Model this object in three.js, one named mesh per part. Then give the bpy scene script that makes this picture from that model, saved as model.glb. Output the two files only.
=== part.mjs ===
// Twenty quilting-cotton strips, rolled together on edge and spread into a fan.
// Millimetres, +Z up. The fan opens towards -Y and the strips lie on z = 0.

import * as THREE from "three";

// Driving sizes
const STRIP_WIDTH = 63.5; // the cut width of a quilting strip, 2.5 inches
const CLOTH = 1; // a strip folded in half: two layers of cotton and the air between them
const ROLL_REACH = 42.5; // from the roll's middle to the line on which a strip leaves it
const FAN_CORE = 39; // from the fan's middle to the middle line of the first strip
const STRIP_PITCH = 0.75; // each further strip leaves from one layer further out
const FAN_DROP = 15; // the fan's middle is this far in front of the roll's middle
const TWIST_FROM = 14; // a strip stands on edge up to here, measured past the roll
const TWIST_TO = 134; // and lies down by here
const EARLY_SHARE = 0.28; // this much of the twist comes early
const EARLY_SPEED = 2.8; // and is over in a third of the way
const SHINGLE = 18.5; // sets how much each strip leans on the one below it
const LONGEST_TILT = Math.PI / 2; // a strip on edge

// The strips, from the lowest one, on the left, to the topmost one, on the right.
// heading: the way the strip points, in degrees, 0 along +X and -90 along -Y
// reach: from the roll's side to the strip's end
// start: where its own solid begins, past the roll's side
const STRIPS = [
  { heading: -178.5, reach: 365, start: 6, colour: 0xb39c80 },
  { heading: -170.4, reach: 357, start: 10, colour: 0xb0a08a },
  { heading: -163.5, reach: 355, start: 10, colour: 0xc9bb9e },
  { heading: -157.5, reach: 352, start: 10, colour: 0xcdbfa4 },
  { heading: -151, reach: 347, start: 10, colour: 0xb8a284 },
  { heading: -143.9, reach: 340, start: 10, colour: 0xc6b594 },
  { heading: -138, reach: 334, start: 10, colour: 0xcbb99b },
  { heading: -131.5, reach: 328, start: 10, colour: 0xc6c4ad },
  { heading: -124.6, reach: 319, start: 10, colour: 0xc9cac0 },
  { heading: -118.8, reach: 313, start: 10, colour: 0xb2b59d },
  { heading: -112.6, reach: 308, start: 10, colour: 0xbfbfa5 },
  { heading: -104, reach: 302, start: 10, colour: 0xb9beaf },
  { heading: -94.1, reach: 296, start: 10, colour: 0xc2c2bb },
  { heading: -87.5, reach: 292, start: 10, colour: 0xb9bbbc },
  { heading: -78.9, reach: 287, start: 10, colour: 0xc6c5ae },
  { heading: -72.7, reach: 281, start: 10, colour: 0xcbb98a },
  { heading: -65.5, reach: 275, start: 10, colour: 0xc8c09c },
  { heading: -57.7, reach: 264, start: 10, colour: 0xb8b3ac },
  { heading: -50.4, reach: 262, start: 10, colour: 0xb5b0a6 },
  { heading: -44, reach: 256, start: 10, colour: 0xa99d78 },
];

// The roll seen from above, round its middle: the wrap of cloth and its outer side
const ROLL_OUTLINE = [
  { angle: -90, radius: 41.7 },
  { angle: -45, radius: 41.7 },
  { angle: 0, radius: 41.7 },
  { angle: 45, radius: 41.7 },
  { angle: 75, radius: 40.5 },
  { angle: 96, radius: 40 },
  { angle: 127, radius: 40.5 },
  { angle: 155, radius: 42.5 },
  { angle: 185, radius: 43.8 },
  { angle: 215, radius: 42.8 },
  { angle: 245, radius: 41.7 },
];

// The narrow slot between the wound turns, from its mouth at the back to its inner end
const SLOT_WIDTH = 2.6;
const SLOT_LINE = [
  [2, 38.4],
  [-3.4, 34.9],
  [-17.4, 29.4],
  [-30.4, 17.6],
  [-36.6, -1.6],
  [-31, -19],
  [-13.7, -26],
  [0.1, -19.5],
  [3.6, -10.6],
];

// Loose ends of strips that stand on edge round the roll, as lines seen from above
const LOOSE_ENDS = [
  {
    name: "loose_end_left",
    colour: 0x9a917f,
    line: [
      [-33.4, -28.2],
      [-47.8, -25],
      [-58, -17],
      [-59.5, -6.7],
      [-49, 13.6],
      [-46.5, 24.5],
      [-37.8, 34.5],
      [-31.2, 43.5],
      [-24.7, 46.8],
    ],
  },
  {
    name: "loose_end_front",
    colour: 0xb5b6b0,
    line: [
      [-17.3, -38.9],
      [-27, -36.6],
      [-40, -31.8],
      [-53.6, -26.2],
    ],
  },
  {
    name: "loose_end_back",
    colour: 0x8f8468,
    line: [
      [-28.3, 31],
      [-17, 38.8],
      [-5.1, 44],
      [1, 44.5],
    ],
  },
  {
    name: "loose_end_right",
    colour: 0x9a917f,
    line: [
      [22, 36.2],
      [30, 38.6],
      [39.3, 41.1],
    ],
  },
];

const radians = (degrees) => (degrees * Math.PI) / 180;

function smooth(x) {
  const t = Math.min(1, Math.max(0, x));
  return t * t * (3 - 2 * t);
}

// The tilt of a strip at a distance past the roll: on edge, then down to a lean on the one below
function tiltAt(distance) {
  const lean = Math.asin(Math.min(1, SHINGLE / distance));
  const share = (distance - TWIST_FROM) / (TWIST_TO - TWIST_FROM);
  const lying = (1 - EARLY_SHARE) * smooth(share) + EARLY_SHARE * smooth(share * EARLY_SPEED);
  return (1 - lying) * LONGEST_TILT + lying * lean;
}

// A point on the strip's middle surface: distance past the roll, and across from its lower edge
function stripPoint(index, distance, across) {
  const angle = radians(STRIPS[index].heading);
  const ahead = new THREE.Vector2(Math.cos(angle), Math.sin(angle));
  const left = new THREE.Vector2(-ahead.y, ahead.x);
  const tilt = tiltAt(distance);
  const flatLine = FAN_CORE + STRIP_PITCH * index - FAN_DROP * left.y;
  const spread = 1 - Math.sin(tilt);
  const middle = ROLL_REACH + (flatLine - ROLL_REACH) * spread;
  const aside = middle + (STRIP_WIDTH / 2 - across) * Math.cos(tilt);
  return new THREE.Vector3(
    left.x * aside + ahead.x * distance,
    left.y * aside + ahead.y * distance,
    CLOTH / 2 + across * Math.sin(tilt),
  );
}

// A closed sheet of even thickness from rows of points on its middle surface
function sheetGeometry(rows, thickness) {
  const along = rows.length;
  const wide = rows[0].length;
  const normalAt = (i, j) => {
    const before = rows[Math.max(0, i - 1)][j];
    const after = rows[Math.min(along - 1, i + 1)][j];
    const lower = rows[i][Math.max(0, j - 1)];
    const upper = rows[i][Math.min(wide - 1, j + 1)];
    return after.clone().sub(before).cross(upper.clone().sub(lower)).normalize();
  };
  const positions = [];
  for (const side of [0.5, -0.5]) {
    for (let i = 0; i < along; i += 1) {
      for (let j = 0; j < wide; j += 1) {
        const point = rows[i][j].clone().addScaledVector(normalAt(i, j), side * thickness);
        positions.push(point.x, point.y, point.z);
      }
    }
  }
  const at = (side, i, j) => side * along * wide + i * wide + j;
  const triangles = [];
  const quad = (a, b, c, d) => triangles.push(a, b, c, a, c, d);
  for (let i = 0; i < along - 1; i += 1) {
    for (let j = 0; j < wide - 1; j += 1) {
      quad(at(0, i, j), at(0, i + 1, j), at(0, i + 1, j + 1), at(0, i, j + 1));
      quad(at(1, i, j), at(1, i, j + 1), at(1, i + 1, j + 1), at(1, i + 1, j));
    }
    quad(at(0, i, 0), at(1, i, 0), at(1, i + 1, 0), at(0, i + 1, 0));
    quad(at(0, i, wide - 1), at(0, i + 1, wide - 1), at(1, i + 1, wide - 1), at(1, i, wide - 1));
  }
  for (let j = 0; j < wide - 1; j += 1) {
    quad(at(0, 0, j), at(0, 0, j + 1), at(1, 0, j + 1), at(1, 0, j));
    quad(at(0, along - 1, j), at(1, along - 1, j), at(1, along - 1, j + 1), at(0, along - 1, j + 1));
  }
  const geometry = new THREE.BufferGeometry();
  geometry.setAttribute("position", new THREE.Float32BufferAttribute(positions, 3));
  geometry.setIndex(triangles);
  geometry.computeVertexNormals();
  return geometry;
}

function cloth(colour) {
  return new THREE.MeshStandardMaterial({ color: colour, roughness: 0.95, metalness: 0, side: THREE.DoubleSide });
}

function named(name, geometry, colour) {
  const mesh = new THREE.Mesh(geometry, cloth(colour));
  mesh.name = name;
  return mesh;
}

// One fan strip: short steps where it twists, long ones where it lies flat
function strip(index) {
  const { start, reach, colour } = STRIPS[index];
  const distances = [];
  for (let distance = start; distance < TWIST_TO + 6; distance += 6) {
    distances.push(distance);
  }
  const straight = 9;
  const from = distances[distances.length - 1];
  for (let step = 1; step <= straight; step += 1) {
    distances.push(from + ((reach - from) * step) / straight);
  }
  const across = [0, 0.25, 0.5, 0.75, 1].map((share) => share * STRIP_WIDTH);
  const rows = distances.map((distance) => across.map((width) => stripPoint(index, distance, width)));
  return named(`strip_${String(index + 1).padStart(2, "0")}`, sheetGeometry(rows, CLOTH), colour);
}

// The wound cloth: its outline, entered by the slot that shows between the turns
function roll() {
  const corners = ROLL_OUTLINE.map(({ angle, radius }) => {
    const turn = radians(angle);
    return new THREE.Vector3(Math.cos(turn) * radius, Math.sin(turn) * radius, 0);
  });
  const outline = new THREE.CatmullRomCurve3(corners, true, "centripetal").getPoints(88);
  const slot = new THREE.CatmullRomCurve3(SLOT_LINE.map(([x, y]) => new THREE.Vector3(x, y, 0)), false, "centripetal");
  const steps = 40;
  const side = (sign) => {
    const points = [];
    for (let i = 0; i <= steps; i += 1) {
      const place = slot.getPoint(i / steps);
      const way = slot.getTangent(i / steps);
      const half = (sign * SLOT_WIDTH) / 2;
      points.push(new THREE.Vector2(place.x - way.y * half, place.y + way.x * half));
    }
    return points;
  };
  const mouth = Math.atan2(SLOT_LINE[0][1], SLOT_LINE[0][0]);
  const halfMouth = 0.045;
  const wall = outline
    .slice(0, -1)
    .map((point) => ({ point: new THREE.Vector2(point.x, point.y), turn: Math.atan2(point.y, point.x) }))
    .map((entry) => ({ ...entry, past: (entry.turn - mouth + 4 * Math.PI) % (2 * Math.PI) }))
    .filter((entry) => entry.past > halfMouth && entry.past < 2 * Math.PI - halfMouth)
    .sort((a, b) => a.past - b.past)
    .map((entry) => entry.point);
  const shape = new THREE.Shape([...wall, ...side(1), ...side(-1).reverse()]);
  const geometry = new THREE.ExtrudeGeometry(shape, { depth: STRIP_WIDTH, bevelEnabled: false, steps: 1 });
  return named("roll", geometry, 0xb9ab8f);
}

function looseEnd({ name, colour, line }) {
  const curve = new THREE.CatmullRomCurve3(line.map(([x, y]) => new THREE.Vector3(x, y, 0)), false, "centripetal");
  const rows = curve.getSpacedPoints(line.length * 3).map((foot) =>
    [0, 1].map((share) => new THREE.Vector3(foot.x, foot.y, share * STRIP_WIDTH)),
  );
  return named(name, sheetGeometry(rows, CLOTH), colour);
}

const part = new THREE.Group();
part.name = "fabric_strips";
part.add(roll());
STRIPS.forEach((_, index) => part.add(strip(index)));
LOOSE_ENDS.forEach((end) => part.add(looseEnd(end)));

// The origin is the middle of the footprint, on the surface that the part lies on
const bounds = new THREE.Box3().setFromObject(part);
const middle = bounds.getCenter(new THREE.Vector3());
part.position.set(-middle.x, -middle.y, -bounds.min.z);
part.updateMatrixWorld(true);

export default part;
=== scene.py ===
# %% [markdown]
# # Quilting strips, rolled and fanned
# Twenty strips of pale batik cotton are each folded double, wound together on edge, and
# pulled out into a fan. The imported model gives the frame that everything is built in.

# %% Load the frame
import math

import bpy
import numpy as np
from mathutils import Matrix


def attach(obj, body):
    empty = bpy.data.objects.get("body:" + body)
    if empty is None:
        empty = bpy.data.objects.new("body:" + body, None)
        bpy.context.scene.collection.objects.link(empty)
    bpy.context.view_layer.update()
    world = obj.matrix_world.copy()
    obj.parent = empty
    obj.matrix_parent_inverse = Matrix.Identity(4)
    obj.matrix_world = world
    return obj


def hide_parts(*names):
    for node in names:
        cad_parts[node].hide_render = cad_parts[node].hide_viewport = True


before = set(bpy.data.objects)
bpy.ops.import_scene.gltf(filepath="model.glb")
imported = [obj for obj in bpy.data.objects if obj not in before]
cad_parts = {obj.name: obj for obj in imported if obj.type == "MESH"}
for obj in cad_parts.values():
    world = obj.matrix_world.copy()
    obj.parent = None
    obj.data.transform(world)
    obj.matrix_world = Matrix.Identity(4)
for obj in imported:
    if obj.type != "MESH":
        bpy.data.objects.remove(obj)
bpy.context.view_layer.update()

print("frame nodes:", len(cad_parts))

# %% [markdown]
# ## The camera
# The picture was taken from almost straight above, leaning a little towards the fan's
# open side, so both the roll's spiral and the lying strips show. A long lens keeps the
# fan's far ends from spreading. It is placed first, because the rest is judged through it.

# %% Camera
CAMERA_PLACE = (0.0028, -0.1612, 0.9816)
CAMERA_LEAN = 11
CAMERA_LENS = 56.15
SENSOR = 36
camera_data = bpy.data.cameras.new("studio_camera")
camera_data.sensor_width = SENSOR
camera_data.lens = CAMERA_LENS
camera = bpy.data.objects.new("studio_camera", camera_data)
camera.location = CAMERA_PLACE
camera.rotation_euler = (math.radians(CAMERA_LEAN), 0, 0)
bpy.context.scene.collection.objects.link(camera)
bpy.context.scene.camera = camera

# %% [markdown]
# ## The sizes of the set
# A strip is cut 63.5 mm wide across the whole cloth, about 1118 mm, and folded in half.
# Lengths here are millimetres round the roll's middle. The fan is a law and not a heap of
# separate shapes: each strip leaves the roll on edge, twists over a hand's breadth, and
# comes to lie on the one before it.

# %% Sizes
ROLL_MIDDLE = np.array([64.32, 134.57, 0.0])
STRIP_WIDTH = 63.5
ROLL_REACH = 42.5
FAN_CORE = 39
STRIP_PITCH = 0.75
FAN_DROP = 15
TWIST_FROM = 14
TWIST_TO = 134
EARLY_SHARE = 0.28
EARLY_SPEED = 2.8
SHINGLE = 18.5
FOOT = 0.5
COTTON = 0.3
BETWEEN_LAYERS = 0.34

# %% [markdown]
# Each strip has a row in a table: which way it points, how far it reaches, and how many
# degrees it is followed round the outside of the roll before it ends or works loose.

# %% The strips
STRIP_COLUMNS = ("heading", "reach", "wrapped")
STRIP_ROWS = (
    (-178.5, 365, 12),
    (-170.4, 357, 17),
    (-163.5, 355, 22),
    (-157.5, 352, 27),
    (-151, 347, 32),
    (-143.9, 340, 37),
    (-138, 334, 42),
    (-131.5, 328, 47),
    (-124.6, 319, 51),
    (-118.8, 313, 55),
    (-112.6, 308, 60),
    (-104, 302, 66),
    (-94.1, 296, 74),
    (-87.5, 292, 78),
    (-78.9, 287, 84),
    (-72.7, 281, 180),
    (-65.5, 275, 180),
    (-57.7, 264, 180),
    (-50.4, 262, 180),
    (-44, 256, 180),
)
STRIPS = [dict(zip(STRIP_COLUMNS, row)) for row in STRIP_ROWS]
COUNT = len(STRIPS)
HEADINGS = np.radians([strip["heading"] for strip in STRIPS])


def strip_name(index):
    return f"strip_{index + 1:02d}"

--

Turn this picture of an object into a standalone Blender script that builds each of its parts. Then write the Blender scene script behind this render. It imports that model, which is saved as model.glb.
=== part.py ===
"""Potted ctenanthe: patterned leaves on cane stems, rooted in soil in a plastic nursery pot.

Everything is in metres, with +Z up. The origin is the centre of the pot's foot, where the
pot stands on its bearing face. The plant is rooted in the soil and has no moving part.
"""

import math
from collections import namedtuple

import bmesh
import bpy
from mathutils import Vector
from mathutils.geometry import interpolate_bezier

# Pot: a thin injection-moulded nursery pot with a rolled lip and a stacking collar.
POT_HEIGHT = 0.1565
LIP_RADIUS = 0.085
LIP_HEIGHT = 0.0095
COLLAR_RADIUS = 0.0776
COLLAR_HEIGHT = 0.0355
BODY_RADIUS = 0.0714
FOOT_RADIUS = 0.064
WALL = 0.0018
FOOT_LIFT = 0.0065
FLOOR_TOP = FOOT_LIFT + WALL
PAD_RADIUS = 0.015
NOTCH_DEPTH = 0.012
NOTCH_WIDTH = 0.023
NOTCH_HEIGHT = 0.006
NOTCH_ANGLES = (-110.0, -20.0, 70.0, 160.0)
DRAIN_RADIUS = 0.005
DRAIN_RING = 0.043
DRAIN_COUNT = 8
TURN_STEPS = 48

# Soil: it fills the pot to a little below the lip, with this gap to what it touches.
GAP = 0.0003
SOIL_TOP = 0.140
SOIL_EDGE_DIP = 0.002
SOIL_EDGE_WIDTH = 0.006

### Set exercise
Using the data above, reproduce exactly the lines from the line that contains "name, colour, line" through the line that contains "obj.parent = empty", including both.

### Written reply
function looseEnd({ name, colour, line }) {
  const curve = new THREE.CatmullRomCurve3(line.map(([x, y]) => new THREE.Vector3(x, y, 0)), false, "centripetal");
  const rows = curve.getSpacedPoints(line.length * 3).map((foot) =>
    [0, 1].map((share) => new THREE.Vector3(foot.x, foot.y, share * STRIP_WIDTH)),
  );
  return named(name, sheetGeometry(rows, CLOTH), colour);
}

const part = new THREE.Group();
part.name = "fabric_strips";
part.add(roll());
STRIPS.forEach((_, index) => part.add(strip(index)));
LOOSE_ENDS.forEach((end) => part.add(looseEnd(end)));

// The origin is the middle of the footprint, on the surface that the part lies on
const bounds = new THREE.Box3().setFromObject(part);
const middle = bounds.getCenter(new THREE.Vector3());
part.position.set(-middle.x, -middle.y, -bounds.min.z);
part.updateMatrixWorld(true);

export default part;
=== scene.py ===
# %% [markdown]
# # Quilting strips, rolled and fanned
# Twenty strips of pale batik cotton are each folded double, wound together on edge, and
# pulled out into a fan. The imported model gives the frame that everything is built in.

# %% Load the frame
import math

import bpy
import numpy as np
from mathutils import Matrix


def attach(obj, body):
    empty = bpy.data.objects.get("body:" + body)
    if empty is None:
        empty = bpy.data.objects.new("body:" + body, None)
        bpy.context.scene.collection.objects.link(empty)
    bpy.context.view_layer.update()
    world = obj.matrix_world.copy()
    obj.parent = empty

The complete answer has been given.